Boeheim previously shot exclusively spotting-up, now his emerging ability to put the ball on the floor and score pulling-up raises places him among the ACC’s best scorers. He shot 5-of-7 inside the arc and 5-of-13 from outside to craft a 50% shooting afternoon where he dropped a team-high 26 points.

This looked like Hughes’ team and whoever else would come along for the ride would be welcome each night when the season began. Recently, they’re co-conspirators. Buddy scored 22 against Boston College to Hughes’ 19. Hughes dropped 18 while Boeheim dropped 14 in the Virginia win.

Syracuse now has balance offensively, with Marek Dolezaj chipping in 11 points in Saturday’s victory with excellent touch in the post. It starts with Boeheim, who’s playmaking and scoring on the dribble more than ever before. Nahiem Alleyne guarded him, leaving a shorter defender in Wabissa Bede on Hughes.

While Bede held Hughes to a 2-for-11 start, he escaped for three straight makes after backing Bede down for a floater when Syracuse led by two with nine minutes remaining. Teams can’t hyper-focus on Hughes and expect to win, that’s what makes Syracuse’s offense so dangerous right now.

Bench play

NCAA Basketball: Syracuse at Virginia Tech Michael Thomas Shroyer-USA TODAY Sports

Syracuse’s bench players, Guerrier and Washington, combined to outscore Virginia Tech by 15 with them on the floor in the first half. The Hokies outscored their units by seven in the second half, winning the frame 41-35 overall, but Washington’s minutes helped stop the bleeding — posting a -1 for roughly eight minutes in place of Girard.

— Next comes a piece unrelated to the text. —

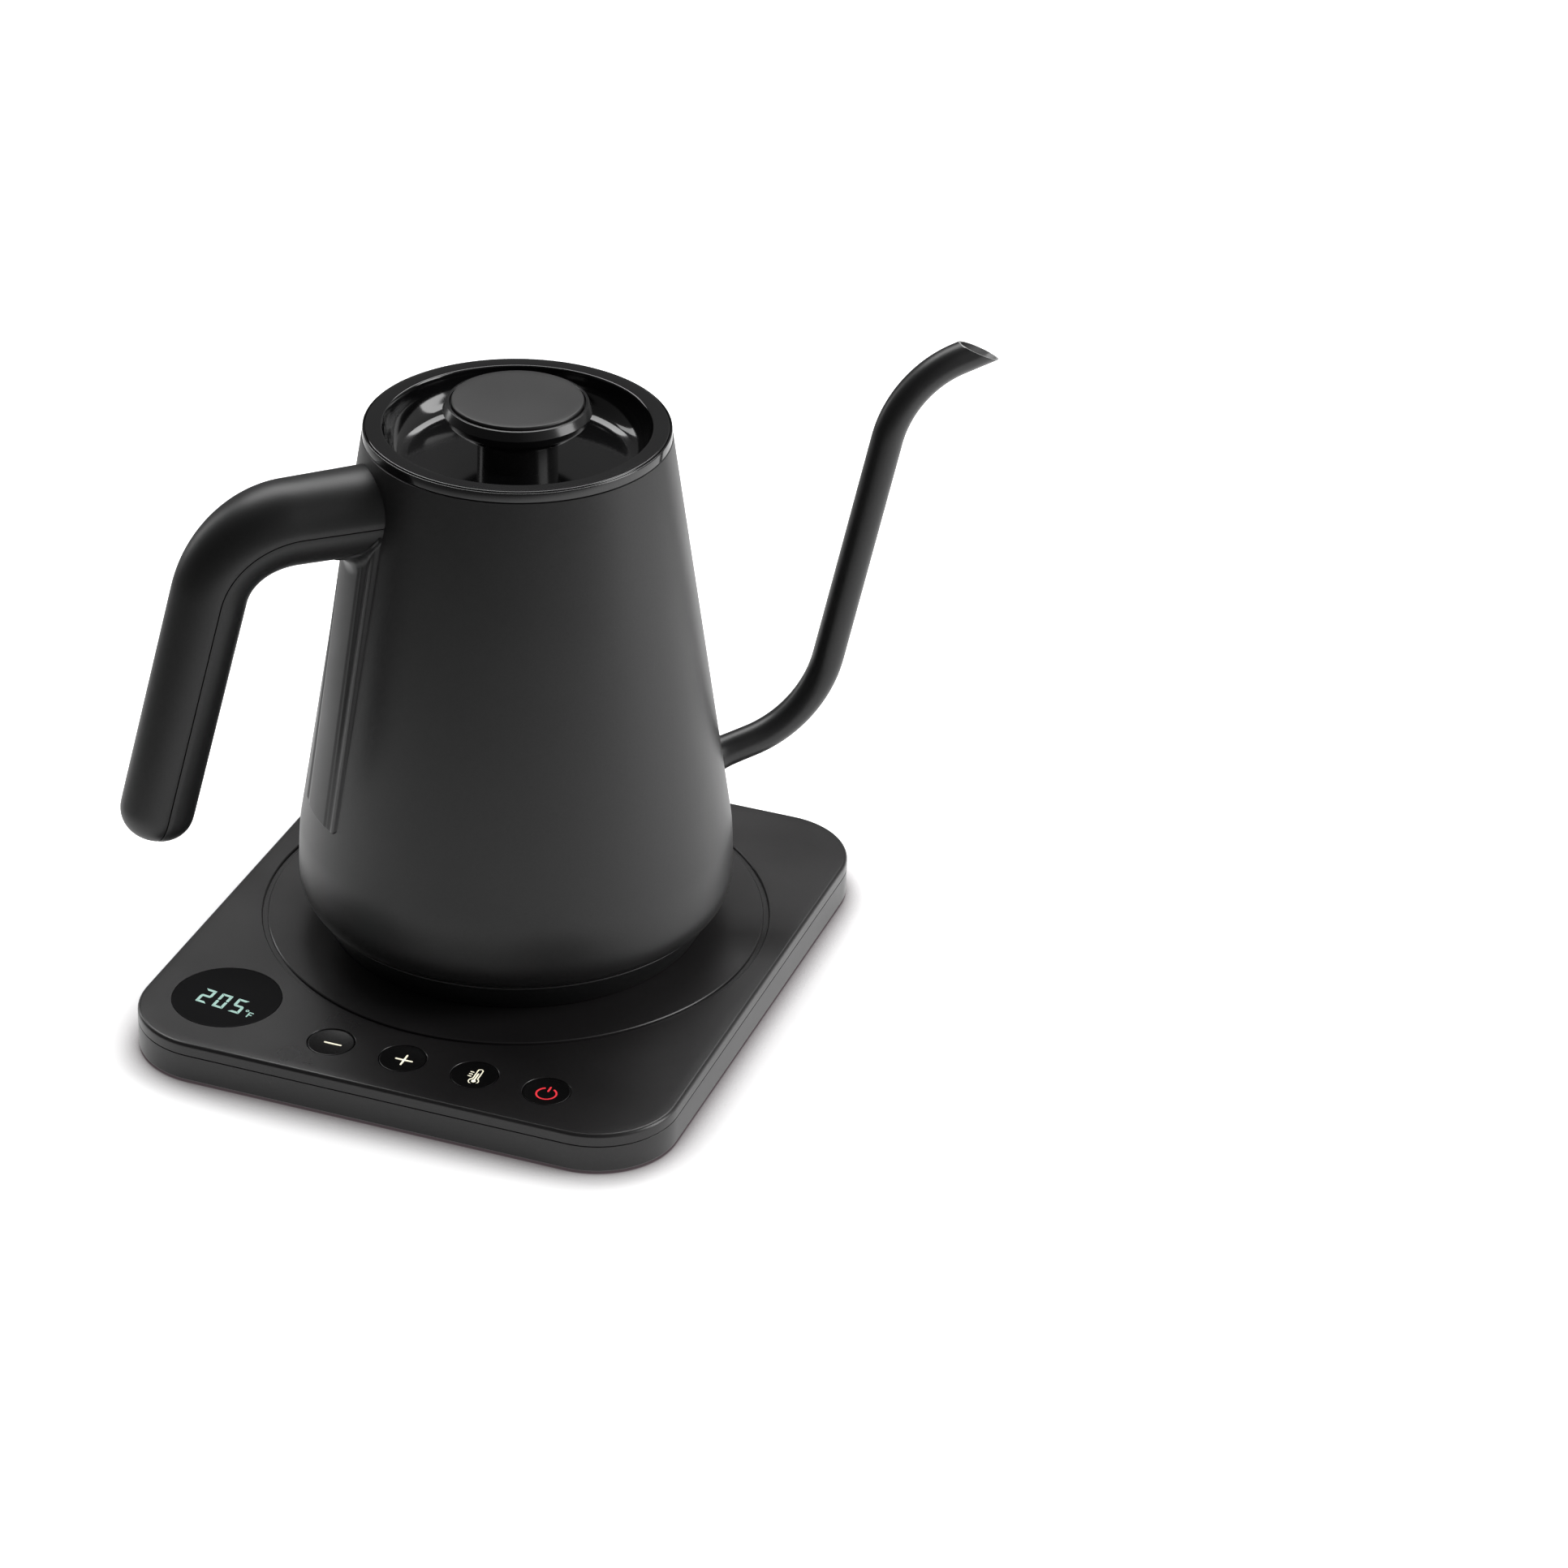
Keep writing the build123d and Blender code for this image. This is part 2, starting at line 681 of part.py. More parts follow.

Boeheim’s bench shot 3-for-7 with seven points, but Guerrier contributed nine rebounds and Washington an assist and steal to go with more size defensively. Washington helped force three turnovers on Nolley through four possessions midway through the second half that got Hughes going for three straight buckets. Virginia Tech still hit 2-of-5 from three during his second half minutes, but that beat the Hokies’ 6-for-10 stretch to begin the half.

Opponents were shooting 4-for-20 on spot-up jumpers in Washington’s vicinity before Saturday. He’s an intriguing option for a change of pace on both ends even with his limited offensive output.

Guerrier provided rebounding Syracuse sorely needed, only allowing two offensive rebounds over the final 14 minutes with him on the floor compared to four last time these two played. His three-point play put the Orange up by seven with 5:28 remaining. Guerrier even hit eight of his previous 11 free throws. More importantly, Boeheim trusts these two.

Syracuse still struggling to reach shooters

NCAA Basketball: Syracuse at Virginia Tech Michael Thomas Shroyer-USA TODAY Sports

Despite the timely stop to win the game, countless other shots flew out of the hands of Virginia Tech shooters through open airways. Virginia Tech shot 40.5% from three after converting only 27.8% against the Orange in the previous win.

The Orange continue to arrive late to shooters from various positions. Jim said the same after the previous Virginia Tech loss and it only got worse here. Sidibe got benched for this play, and drew enormous ire for not reaching the corner. Hughes misses the play too, but the forwards rose higher in this game against a Hokies team that frequently shoots threes above the arc and on the wings.

Perhaps Guerrier’s recent play opens the door for some Hughes at the two, where he played to close this game and against Niagara. Washington is an option as well. This isn’t all on Girard though, who does have the most limited size defensively on the team. Boeheim allows more points per possession. His offense outweighs that by over 0.11 PPP.

The margin is the same for Girard, who contributes 0.93 PPP and allows 0.82. Perhaps it comes down to getting them both some rest throughout a game, but Boeheim’s shot is too hot to bench in a game like this.

These problems could be mitigated. The personnel on the team makes it difficult to solve completely, especially when teams like the Hokies move the ball so rapidly and get in-between the two layers of the zone. The ACC’s fourth-ranked offense (KenPom) is currently transcending those issues.